Mt. Gox was doing (attempting) the same thing our traditional banks do in that sense. They were increasing the bitcoin supply using an analogous scheme.

(Note: I'm not defending Mt. Gox here)



> Banks loan without collateral all the time, such as via credit cards or unsecured lines of credit.

Yes, I was avoiding that can of worms. Banks do unsecured lending, there is still an asset entry to offset it so that the books remain positive. Armies of regulators and accountants and volumes of laws in effect here.

But the salient point: A fractional reserve business consciously makes loans with an expectation of being paid back. To my knowledge, Gox was not trying run a fractional reserve business, and the term is being misapplied.

> This is why fractional reserve banking increases the money supply.

It increases a money supply, not the money supply. It does not increase M0 (and there was a time that banks were allowed to do just that.)


Note that in a secured loan, the security is rarely for the full amount of the loan (mortgages being a notable exception). Usually it covers only a fraction of it, but it's there to increase the borrower's "skin in the game". Rules also differ on whether or not the security itself is acceptable as discharging a loan's obligations (e.g., in Spanish real estate lending, if the property itself isn't sufficiently highly valued to pay off the loan balance, the borrower _remains_ on the hook for the balance, this is usually not the case in the US, where most mortgages are non-recourse loans.). See also "deficiency judgement".

In both secured and unsecured loans, the debt itself is the security, with a portion of the interest being attributable to the risk (default) component of the loan.

As for money supply, bank reserves are included in M2 which is used for inflation calculations, so I'd argue that yes, fractional reserve lending does increase money supply, as commonly used.

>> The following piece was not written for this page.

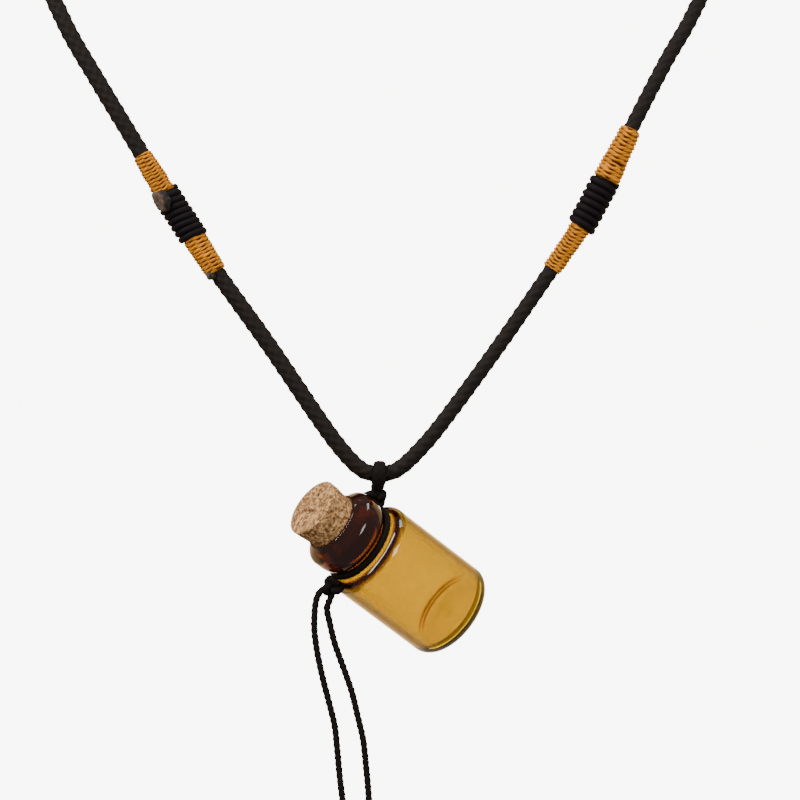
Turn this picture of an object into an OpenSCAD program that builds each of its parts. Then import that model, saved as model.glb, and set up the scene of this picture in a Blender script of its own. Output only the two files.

Ok that distinction makes sense.


M0 is not the most relevant money supply for most purposes.


"Banks loan without collateral all the time, such as via credit cards or unsecured lines of credit."

It's true that there's no collateral, but there is a corresponding asset - the loan itself.

"This is why fractional reserve banking increases the money supply."

Fractional reserve banking would increase the money supply even if banks restricted themselves to fully secured lending. Bank deposit accounts act a lot more like money than does a mortgage.


i want to imagine uncollateralized load like this:

i'm a bank with 0 dollars in any asset, but 0 debt obligations. So my networth is 0 right now.

You come along to borrow off me $100. Now i have an asset of $100(the debt which you have to pay back + interest), but as soon as you spend your money, i also have a debt of $100.

Now isn't this a good way to make money from nothing?


If I have zero dollars, how did I have anything to loan you? I can put numbers on my ledger, but you won't be able to withdraw it - that's not fractional reserve, that's zero-reserve.

On the other hand, I've never objected to the notion that fractional reserve creates money - in fact, my comment above explicitly states it.